#### DATA SEGMENT:
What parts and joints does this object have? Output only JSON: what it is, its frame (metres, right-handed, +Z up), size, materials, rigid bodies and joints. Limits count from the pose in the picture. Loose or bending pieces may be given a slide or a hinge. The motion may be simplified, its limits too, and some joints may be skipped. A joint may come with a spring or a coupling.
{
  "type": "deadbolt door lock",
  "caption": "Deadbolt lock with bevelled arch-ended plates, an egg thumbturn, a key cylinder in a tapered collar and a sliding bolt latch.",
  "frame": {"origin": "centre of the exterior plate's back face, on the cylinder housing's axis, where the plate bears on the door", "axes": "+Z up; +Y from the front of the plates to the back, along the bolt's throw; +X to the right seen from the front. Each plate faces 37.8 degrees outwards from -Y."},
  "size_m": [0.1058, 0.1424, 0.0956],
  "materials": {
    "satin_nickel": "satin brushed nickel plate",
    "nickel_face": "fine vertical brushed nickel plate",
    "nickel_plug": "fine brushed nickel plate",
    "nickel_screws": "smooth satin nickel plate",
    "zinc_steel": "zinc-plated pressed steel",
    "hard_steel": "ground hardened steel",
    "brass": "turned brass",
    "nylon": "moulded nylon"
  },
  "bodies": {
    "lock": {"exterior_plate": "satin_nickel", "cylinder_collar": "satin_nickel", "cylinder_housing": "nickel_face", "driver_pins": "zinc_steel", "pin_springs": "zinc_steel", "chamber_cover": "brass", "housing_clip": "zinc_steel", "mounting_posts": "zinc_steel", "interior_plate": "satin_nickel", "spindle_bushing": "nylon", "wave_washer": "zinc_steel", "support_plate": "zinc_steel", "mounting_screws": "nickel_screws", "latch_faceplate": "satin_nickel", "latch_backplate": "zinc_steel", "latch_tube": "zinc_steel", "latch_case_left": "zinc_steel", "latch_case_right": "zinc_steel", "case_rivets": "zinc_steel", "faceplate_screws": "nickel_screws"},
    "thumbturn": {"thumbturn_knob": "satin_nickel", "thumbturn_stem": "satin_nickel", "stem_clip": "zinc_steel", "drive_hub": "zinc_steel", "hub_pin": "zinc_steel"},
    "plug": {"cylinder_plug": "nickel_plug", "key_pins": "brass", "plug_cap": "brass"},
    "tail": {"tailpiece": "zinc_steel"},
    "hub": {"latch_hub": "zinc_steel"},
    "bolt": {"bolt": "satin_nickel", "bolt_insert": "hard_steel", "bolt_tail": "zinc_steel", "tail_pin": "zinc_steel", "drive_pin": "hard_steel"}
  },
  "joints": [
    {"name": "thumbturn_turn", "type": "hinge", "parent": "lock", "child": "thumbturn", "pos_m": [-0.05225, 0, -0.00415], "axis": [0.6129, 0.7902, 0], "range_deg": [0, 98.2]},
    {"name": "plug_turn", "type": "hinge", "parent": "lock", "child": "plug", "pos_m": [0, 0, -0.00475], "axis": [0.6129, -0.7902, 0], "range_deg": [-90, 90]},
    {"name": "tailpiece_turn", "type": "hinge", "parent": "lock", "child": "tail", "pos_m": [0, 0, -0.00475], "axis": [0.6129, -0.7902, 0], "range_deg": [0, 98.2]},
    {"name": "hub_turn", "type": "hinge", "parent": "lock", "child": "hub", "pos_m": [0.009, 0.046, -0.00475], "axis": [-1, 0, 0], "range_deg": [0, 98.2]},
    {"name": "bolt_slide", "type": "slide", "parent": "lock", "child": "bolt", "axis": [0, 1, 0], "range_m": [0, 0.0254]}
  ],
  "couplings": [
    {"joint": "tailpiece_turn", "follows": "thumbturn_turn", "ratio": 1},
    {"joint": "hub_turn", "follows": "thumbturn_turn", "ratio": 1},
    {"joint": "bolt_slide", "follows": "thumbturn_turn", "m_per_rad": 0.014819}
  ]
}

#### DIRECTIONS FOR THIS TASK:
Read the data above. Pull out each line in which the string "joints" appears.

#### SOLUTION TO THIS TASK:
What parts and joints does this object have? Output only JSON: what it is, its frame (metres, right-handed, +Z up), size, materials, rigid bodies and joints. Limits count from the pose in the picture. Loose or bending pieces may be given a slide or a hinge. The motion may be simplified, its limits too, and some joints may be skipped. A joint may come with a spring or a coupling.
  "joints": [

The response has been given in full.